Once an idea enters your mind it remains there forever, somewhere. This is Nolan’s metaphysical contention and, in some ways, it is the heart of each of his films.

“James Bond Meets the Matrix” was one critic’s comment. The studio’s marketing tagline was “The Mind is the Scene of the Crime.” I think that the reviewer should have led the marketing effort, though both mantras are equally valid descriptions of the film.

The IMAX sound and screen was definitely worth the extra bucks to see it that way. Hans Zimmer’s musical score should be heard on a 12,000 watt IMAX sound system. Music is the most emotional art and Nolan uses the score to match his sometimes amazing imagery. Cities folding back on themselves. Slow motion gunfight scenes with lots of debris flying in the direction opposite the actor’s projected energy in the shot. Chase sequences through snowy, alpine terrain. The hallway and elevator shaft of a five-star Parisian hotel turn in every direction, the actors often floating through it or fighting on the walls.

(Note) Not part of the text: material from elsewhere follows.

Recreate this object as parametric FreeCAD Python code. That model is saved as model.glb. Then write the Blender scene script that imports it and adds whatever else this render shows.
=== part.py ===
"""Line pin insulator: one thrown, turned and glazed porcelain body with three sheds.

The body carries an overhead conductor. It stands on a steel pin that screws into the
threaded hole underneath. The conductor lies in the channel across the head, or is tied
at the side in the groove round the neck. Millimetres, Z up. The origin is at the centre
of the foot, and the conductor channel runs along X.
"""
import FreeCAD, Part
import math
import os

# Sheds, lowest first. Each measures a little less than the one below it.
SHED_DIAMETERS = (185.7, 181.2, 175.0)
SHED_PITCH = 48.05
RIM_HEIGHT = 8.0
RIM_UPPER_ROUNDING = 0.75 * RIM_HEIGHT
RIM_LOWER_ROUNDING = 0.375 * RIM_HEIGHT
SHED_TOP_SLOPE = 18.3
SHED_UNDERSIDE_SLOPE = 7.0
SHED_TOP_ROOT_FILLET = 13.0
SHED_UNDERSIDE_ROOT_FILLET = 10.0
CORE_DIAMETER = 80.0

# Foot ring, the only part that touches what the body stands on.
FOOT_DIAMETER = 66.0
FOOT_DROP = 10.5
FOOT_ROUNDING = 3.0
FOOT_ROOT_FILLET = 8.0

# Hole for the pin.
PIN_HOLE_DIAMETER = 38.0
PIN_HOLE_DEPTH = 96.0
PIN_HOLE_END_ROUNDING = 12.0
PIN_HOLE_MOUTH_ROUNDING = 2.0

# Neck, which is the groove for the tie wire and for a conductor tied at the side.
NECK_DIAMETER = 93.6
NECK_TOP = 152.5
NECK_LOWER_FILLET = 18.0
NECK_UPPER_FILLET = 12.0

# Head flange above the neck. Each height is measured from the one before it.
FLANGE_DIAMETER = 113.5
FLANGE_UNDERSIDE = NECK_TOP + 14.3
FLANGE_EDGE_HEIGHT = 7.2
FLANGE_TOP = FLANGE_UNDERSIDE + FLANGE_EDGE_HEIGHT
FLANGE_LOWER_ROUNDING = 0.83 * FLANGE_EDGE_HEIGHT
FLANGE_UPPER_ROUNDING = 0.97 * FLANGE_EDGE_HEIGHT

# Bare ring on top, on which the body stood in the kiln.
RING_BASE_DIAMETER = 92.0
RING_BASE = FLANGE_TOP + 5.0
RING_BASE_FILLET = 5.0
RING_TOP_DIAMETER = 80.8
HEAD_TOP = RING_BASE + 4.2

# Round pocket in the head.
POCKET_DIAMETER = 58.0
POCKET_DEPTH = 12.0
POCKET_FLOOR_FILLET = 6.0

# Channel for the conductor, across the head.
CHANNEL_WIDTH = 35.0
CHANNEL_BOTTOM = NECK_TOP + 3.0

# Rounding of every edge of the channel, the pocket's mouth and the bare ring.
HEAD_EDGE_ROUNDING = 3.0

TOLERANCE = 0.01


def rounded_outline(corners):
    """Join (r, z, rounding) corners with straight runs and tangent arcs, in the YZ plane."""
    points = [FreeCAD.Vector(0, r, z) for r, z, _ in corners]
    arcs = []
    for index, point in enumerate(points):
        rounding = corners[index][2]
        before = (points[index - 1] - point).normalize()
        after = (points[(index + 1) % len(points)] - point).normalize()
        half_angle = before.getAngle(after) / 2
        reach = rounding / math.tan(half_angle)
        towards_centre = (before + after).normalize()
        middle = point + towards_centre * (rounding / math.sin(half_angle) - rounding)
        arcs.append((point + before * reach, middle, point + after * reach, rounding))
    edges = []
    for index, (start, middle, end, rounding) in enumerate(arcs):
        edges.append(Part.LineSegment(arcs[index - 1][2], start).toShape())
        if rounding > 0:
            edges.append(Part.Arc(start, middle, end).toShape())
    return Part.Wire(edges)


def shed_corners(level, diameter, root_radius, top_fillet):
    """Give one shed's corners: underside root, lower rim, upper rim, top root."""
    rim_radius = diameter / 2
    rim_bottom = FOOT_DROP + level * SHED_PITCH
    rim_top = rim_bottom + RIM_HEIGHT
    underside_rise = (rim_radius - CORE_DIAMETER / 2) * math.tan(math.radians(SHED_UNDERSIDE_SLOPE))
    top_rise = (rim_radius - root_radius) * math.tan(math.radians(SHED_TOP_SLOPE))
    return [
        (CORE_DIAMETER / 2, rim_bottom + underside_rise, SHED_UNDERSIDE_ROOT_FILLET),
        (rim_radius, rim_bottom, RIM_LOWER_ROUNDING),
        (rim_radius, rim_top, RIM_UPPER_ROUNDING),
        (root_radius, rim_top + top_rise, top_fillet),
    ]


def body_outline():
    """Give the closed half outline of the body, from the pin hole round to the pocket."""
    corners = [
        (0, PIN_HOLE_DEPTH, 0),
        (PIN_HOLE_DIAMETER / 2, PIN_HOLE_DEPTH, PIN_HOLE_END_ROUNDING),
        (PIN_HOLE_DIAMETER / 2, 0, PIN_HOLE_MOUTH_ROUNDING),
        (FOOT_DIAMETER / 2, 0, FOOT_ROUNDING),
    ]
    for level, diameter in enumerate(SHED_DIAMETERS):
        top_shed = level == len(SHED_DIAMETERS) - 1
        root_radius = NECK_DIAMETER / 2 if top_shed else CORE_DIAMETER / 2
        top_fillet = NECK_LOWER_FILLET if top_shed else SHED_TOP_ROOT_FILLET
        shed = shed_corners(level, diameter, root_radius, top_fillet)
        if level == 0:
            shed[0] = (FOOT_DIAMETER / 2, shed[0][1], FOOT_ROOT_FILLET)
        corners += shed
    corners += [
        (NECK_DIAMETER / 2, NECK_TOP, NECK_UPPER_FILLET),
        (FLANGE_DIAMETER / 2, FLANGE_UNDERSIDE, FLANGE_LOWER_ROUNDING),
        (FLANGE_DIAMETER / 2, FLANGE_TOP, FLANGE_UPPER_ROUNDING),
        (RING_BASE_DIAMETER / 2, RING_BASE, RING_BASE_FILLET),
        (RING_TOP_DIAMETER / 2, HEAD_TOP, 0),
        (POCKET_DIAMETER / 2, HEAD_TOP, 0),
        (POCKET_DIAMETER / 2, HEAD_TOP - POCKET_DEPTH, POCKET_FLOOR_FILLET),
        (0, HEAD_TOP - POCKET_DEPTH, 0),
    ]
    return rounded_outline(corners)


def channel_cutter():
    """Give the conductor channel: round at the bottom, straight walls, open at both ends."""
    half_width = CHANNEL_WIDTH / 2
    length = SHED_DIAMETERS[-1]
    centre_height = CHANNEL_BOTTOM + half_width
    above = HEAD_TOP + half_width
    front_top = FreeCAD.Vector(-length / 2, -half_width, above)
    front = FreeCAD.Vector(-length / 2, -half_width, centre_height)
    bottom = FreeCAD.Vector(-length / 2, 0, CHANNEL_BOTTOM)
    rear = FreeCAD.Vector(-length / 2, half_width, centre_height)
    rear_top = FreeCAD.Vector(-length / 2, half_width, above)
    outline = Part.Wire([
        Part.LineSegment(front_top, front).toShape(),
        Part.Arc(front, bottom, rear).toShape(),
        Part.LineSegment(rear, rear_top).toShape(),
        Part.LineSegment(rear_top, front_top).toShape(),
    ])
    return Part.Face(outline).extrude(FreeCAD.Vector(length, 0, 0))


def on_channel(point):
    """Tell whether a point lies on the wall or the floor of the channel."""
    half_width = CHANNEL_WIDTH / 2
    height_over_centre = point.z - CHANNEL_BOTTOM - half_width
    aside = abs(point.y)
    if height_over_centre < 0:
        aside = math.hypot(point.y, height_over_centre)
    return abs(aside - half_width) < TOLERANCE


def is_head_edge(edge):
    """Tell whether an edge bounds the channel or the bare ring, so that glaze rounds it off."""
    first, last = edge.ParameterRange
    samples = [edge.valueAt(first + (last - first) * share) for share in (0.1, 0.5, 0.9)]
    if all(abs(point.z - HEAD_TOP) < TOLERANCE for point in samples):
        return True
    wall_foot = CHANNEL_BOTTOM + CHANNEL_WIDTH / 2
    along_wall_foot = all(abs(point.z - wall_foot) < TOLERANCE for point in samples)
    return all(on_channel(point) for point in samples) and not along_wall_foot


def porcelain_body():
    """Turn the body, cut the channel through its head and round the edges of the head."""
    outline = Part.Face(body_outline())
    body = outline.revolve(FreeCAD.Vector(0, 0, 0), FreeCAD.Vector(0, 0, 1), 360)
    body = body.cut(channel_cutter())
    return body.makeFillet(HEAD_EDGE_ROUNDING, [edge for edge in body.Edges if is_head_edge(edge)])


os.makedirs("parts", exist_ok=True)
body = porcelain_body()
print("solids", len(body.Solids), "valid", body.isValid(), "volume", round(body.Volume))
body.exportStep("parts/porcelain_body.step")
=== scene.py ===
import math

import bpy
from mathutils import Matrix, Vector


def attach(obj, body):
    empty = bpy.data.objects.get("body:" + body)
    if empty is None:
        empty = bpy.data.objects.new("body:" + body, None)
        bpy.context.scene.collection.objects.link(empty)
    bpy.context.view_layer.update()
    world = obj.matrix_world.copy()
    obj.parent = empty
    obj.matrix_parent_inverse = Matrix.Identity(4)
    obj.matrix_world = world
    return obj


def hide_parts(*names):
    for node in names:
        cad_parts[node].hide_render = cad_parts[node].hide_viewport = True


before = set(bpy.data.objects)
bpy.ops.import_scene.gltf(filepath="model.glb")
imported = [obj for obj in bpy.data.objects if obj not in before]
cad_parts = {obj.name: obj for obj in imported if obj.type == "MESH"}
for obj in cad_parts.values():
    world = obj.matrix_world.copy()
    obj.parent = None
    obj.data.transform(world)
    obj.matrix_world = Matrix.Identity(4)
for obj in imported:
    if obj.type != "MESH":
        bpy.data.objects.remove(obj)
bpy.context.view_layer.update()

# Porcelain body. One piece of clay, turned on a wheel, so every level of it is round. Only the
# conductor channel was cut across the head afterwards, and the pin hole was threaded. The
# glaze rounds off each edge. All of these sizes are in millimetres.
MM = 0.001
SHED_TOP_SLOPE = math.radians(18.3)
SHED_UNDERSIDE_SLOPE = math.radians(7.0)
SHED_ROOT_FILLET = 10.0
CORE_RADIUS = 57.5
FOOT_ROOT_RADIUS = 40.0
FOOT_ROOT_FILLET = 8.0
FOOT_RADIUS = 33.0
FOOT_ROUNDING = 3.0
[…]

In that last sense the film is like The Matrix. But, Inception is very different from the other film and I’m not sure I would go so far as to say the Wachowski brothers influenced Inception, though some of their ground-breaking special effects technology has been used in many films since, including Nolan’s here.

Inception might be Nolan’s best film. I don’t know yet. I am posting this the day after my first viewing. I will have to see it again. For me, great films deserve multiple viewings to fully appreciate. I saw Jaws, Apocalypse Now, Amadeus, Titanic, Memento, Capote among some others 3-6 times over the course of a few weeks when they were first introduced to my life.

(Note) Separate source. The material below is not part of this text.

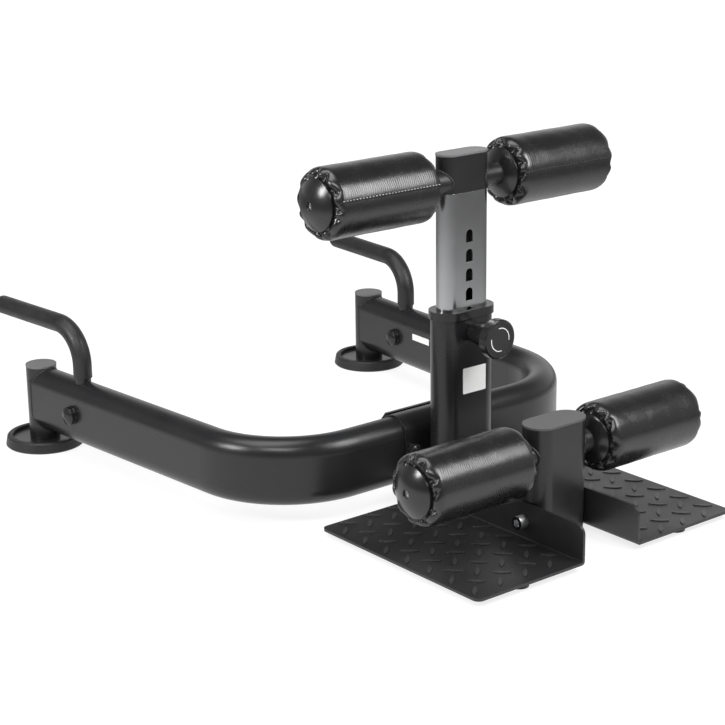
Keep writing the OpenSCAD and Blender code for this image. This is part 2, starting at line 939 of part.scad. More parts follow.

It has been years since that has happened so I really welcome Nolan’s film.

Leonardo DiCaprio does a great job in this film. It has been a good year for DiCaprio having performed well in Nolan’s film and in Martin Scorsese’s Shutter Island. In fact, it is an interesting comparison between the two roles. The situations are in some important respects the same for the character in each film but the characters are very different. You get a nice feeling for DiCaprio’s range in the two films. I think he is becoming his generation’s Jack Nicholson.

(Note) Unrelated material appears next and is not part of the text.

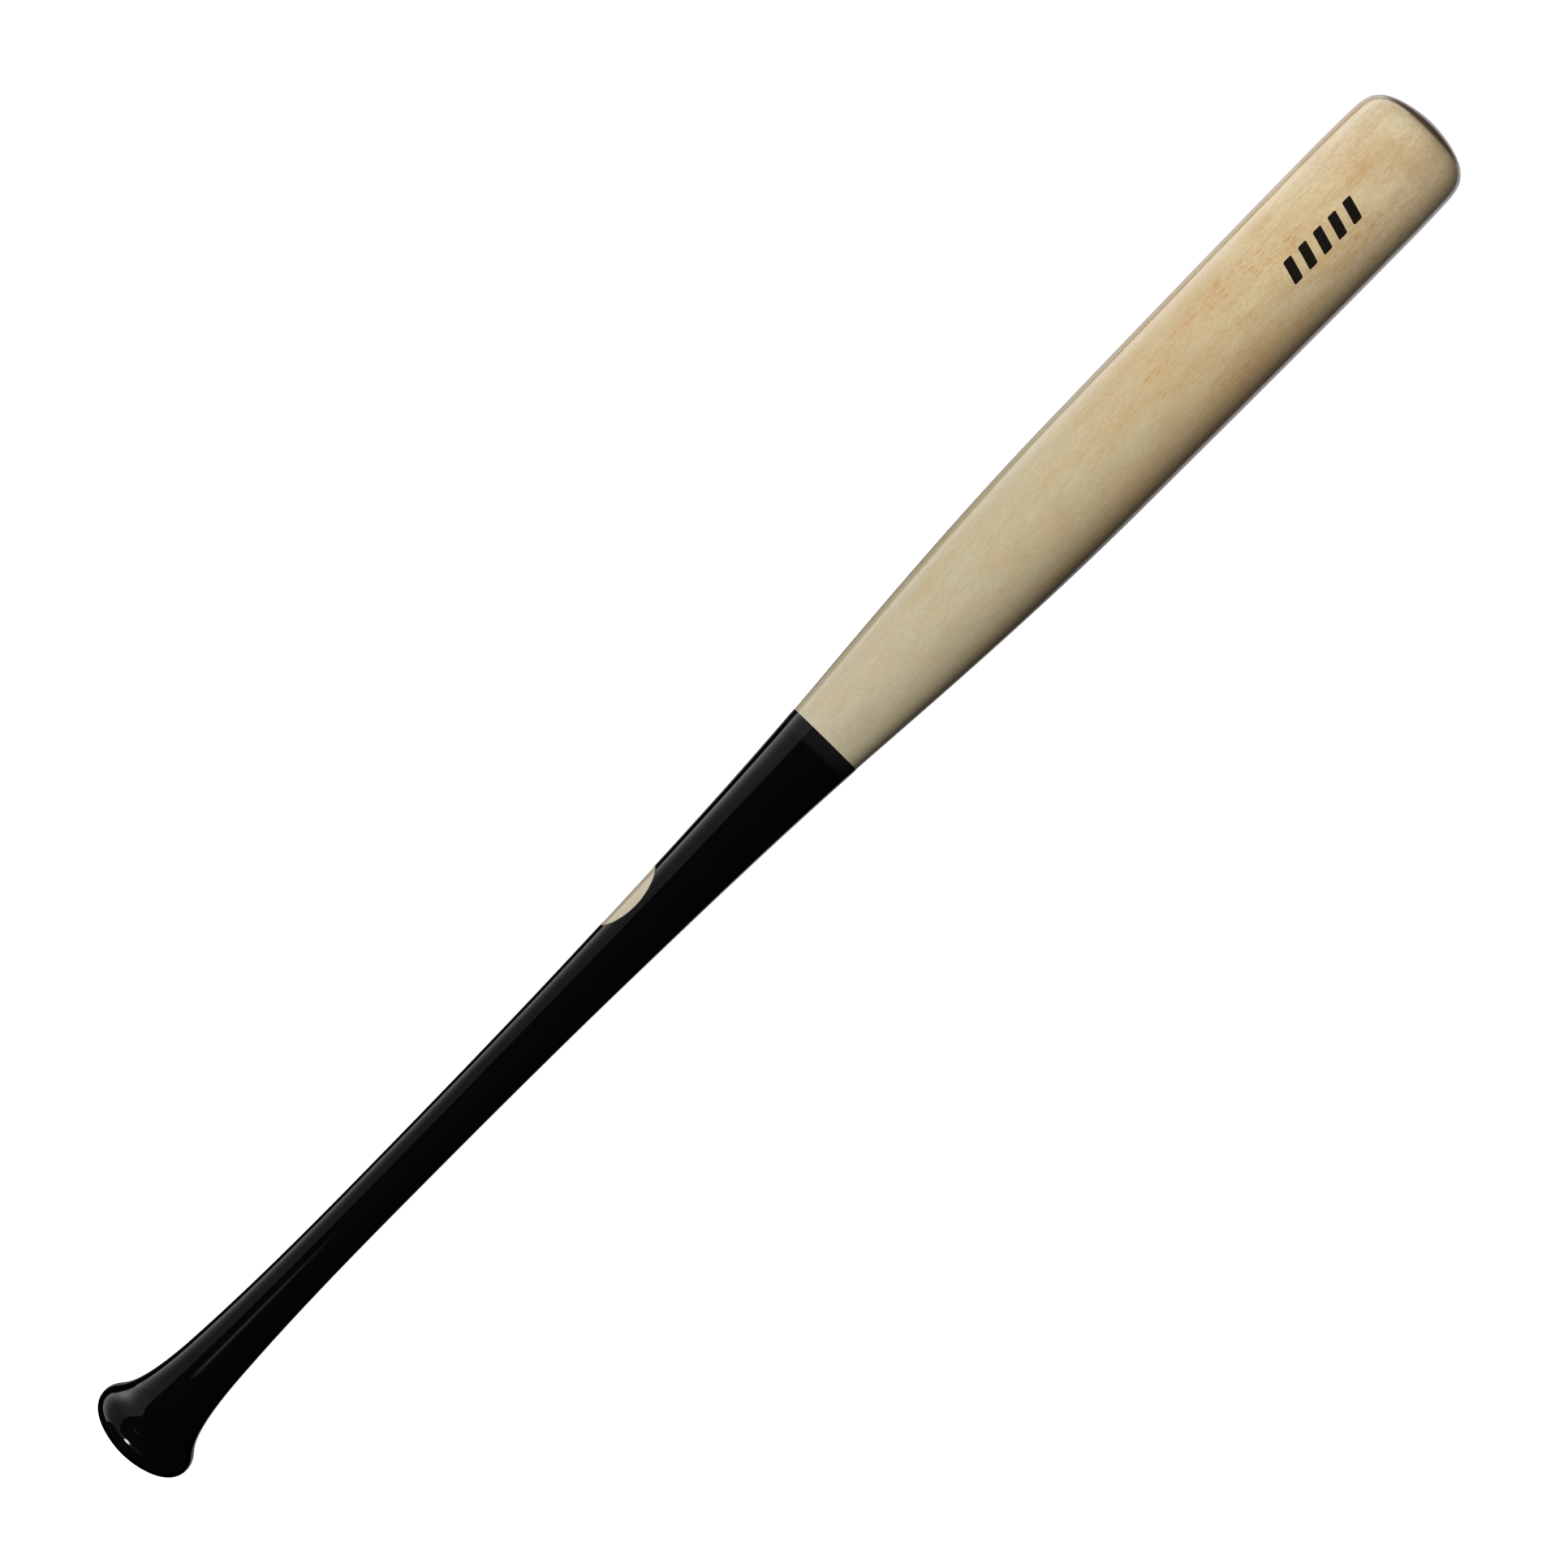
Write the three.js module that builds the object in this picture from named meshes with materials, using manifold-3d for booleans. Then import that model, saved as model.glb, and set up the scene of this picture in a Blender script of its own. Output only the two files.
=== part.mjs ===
// A one-piece turned maple baseball bat, 34 inches long: a natural, clear-finished barrel, a thin
// handle with a flared knob, and black lacquer from the knob up to a straight paint line.
// Millimetres. +X runs along the bat's axis from the knob to the barrel end, +Z is up, and the
// origin is the centre of the small flat on the knob's end.
import * as THREE from 'three';
import { mergeVertices } from 'three/addons/utils/BufferGeometryUtils.js';
import Module from 'manifold-3d';

// ---- driving dimensions ----
const LENGTH = 863.6;
const COAT = 0.2; // thickness of the black lacquer
const COAT_GAP = 0.03; // clearance between the lacquer and the wood under it
const WOOD_START = COAT + COAT_GAP;
const KNOB_FLAT_RADIUS = 6; // lathe-centre flat, sanded on the knob's end
const KNOB_RADIUS = 26.37;
const KNOB_WIDEST_X = 14.6;
const NECK_X = 61; // where the knob's flare has become the handle
const BARREL_WIDEST_X = 817;
const BARREL_RADIUS = 31.4;
const SHOULDER_X = 844.8;
const END_FLAT_RADIUS = 5; // lathe-centre flat on the barrel's end

// The long sweep from handle to barrel: distance, radius and slope at six stations.
const SWEEP = [
  { x: NECK_X, r: 14.15, slope: -0.065 },
  { x: 175, r: 11.65, slope: 0.0036 },
  { x: 320, r: 13.7, slope: 0.03 },
  { x: 480, r: 21.28, slope: 0.08 },
  { x: 640, r: 29.84, slope: 0.012 },
  { x: BARREL_WIDEST_X, r: BARREL_RADIUS, slope: 0 },
];

const PAINT_LINE_X = 463.5; // where the lacquer stops
const WINDOW_X = 348; // oval left bare in the lacquer
const WINDOW_HALF_LENGTH = 18.6;
const WINDOW_HALF_ANGLE = 43.9; // degrees around the handle
const WINDOW_TURN = 80; // degrees from +Z towards +Y

const MARK_X = 785.1; // generic printed mark on the barrel: a row of slanted bars
const MARK_TURN = -3.7; // degrees from +Z towards +Y
const MARK_COUNT = 5;
const MARK_PITCH = 9.6;
const MARK_BAR_WIDTH = 5.1;
const MARK_HEIGHT = 11.3;
const MARK_SLANT = 0.28; // shift along the bat per unit of height
const MARK_THICKNESS = 0.12;
const MARK_GAP = 0.03;

// ---- facets ----
const SIDES = 40;
const DOME_STEPS = 7;
const FLARE_STEPS = 6;
const NECK_STEPS = 7;
const HANDLE_STEPS = 15;
const BARREL_STEPS = 12;
const SHOULDER_STEPS = 3;
const END_STEPS = 8;
const OVAL_STEPS = 40;

// ---- finishes ----
const MAPLE = { color: 0xc8b083, roughness: 0.3, metalness: 0 };
const BLACK_LACQUER = { color: 0x0a0a0a, roughness: 0.12, metalness: 0 };
const MARK_INK = { color: 0x1a1512, roughness: 0.5, metalness: 0 };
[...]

Whether that is true or not, Nolan is definitely the 21st Century’s Alfred Hitchcock. Hitchcock is one of my top-five favorite directors. His success in film can hardly be disputed. The string of cinematic achievement with Rear Window, Vertigo, North by Northwest, Psycho, and The Birds (mixed in with some other good films) in the mere span of a decade might not have any equal except for maybe Steven Spielberg.

Nolan hasn’t put a string of films like that together yet, though following The Dark Knight with Inception is certainly a good start. But Nolan is still young and Hitchcock was in his fifties and sixties when he did those films. If Nolan remains productive with a film every year or two he might equal Hitchcock in that regard.

Hitchcock was great with puzzling suspenseful, sometimes frightening films. Nolan’s are equally puzzling but with a more tense and anxious flavor. This is certainly true of Inception. For Nolan, there is always an element of salvation or hope in the protagonist’s quest. Nolan always encases the realization of hope with ambiguity. That’s one thing that makes him fundamentally postmodern.

I won’t attempt to explain Inception, that is really pointless if you haven’t seen it. Though I’m sure it fits tightly together as a rational construct, perhaps a bit flawed I’m not sure yet, what surprised me most was how I responded to the film on an irrational level. It made me uneasy, slightly disoriented while keeping my mind fully engaged and entertained. I felt anxious yet somewhat awe-struck. What better way to define our waking life experience in today’s world? Truly impressive.

I give Inception a 9 on the first viewing. I don’t think I’ll revise the film downward on my second viewing. Is it a 10? I gave Memento a 10 when I first saw it. The Dark Knight got a 9. Both scores held up. Maybe Nolan gets a perfect score from me again. That will depend on subsequent viewings to reenter that which lingers.